But there are more arguments for our hypothesis than just an appropriate genealogy. In the window, the holder of Janetge de Vogel's coat of arms is a female figure (figs. 6a and 6b). Rudiger Klessmann identified her in 1978 as a representation of Temperantia, the virtue of moderation and selfcontrol.27 Klessmann made this identification by comparing the female figure with an emblem in Gabriel Rollenhagen's Selectorum Emblematum of 1613 (Fig. 7), arguing that the female figure has reins in her hands, which would express to the viewer the necessity to bridle oneself. The interpretation regarding the reins has been dismissed by Gregor Weber. He identified the curved wires in the woman's hand as ribbons, used as an ornament to decorate the coat of arms.28 However, as Linda Freeman Bauer remarked "a close scrutiny of the window does not yield that certainty of identity [of the virtue Temperantia] that one would wish."29 Indeed, already in 1907 Cornelis Hofstede de Groot has noted that the female virtue has neither reins nor ribbons, but rather snakes in her hand.30 When I investigated which virtue can be linked with snakes, Prudentia turned up, especially an engraving by Jacob Matham after a drawing of Hendrick Goltzius, which depiction closely resembles the female figure in Vermeer's painted window (Fig. 8).31
As a rule Prudentia has two faces (as in Goltzius's drawing), but in the Vermeer paintings the head of the virtue is too coarsely painted to distinguish this detail. In the given context, this new identification would make sense. In a gunpowder factory Prudentia—or prudence—is really an essential virtue! It makes you wonder whether Janetge de Vogel's death in 1604 perhaps was inflicted by the explosion of Nederveen's gunpowder factory that very year! In that case the window would represent a warning to the next generation to act very cautiously with the family business.

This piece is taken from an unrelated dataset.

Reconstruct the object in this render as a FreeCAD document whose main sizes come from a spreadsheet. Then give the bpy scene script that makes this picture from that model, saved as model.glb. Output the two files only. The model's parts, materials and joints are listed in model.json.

Moreover, in the 1660s everyone in Delft was aware of the dangers of gunpowder. In 1654 a huge explosion involving another gunpowder repository—an event called the Delftse Donderslag (Delft Thunderclap)—had destroyed a large part of the city.

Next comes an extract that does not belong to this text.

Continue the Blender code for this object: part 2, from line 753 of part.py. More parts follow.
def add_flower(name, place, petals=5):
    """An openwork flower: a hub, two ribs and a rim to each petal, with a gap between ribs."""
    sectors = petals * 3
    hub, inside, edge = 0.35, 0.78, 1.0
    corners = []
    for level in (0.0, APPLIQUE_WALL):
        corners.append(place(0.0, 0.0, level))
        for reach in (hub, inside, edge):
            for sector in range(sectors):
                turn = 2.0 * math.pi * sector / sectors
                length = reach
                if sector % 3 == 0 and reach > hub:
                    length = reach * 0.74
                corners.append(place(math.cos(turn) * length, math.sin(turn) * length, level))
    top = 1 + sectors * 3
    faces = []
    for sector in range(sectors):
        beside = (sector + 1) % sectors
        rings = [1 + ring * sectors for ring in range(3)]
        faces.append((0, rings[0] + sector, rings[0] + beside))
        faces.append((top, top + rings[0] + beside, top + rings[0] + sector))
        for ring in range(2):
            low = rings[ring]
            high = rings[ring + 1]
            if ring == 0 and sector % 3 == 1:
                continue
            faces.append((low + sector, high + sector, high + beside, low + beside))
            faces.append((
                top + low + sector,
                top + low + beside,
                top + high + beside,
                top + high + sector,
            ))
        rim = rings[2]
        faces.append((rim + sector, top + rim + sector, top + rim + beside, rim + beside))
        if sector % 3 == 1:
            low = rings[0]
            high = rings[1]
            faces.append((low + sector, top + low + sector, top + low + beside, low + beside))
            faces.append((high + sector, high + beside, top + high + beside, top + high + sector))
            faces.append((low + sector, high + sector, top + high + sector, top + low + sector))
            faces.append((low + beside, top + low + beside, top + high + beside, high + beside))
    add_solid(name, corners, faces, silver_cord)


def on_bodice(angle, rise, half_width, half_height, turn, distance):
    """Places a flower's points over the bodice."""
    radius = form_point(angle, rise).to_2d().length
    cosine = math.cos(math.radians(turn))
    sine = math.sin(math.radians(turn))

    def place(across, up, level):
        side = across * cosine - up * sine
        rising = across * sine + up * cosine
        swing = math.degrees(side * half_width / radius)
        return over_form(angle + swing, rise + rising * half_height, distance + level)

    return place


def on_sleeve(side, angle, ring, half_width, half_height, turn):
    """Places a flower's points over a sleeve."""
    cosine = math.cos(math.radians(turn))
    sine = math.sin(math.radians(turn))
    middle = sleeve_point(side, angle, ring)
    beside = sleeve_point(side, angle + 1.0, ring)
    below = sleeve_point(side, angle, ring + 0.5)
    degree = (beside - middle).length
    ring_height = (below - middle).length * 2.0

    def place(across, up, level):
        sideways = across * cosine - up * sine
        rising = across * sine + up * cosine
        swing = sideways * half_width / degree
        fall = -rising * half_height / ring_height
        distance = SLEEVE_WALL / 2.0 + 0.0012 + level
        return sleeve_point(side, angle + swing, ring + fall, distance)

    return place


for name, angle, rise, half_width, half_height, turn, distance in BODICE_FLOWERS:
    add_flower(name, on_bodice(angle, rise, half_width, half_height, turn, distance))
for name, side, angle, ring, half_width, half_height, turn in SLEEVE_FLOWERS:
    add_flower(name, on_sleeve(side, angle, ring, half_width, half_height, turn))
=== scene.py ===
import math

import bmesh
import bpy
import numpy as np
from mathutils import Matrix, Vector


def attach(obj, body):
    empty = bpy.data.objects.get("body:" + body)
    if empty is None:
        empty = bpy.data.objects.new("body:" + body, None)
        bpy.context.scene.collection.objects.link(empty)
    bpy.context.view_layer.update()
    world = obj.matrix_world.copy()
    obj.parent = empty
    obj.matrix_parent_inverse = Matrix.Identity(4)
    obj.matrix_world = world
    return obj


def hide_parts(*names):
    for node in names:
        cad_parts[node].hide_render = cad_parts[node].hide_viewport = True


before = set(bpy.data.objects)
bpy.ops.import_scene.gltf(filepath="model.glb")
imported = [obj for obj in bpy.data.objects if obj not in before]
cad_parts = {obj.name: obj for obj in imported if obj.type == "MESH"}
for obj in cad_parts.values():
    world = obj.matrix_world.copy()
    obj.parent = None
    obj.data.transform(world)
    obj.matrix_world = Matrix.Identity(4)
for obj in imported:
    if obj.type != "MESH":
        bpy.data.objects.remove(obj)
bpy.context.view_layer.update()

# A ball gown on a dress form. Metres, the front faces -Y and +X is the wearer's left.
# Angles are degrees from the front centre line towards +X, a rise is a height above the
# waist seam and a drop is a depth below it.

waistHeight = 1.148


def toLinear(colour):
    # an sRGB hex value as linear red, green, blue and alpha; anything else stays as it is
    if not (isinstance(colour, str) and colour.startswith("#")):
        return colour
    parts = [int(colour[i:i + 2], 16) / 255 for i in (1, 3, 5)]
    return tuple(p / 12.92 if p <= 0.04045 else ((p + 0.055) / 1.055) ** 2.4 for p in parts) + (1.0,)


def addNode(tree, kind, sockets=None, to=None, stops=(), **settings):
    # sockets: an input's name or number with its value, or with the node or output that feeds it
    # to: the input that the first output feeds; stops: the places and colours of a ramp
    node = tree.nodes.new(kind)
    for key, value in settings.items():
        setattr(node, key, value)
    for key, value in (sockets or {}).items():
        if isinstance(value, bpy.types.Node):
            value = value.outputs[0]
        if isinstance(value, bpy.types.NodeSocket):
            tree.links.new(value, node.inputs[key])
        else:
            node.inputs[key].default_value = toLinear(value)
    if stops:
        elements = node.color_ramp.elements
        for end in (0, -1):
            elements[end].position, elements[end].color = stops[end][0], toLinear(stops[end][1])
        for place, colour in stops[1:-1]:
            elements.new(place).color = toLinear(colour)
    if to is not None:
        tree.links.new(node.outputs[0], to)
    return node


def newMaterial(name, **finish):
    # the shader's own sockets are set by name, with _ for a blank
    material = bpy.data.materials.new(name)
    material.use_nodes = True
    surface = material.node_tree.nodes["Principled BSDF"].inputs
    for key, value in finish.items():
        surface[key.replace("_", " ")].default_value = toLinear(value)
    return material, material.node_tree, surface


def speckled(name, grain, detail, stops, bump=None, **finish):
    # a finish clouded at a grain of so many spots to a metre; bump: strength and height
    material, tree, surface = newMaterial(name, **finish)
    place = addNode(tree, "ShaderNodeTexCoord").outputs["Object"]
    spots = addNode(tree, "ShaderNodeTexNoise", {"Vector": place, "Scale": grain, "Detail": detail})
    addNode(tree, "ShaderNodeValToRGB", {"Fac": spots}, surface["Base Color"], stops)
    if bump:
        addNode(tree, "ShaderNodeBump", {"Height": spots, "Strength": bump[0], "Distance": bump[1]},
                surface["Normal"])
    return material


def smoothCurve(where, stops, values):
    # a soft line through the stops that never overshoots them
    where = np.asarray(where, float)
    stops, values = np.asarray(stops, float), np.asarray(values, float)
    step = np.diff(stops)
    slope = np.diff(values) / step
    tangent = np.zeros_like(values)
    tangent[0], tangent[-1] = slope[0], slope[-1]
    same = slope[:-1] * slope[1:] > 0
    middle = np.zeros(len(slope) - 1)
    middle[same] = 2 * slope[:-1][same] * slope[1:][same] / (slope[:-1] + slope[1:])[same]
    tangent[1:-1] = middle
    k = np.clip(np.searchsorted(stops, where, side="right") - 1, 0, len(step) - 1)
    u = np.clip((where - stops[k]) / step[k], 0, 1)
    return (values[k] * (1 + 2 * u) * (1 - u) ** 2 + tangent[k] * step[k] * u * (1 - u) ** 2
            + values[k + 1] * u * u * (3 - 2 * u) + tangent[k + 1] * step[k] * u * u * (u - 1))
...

In this context it is remarkable that half a century later, in the auction of the impressive collection of prints and drawings of Abraham Salomonsz II van der Heul (grandson of the assumed commissioner of the Vermeer paintings Abraham Salomonsz I van der Heul), several prints by Hendrick Goltzius were offered for sale.32 Could it be that part of this collection, which included "several beautiful prints" by various masters "such as Sadeler, Titiaan, Michel Angelo, Raphael, Goltzius [my italics], and the like," was already brought together by Abraham senior?33 The presence of these prints at least proves that within the Van Nederveen-Van der Heul family a cultural awareness existed, in which such artistic expressions were appreciated.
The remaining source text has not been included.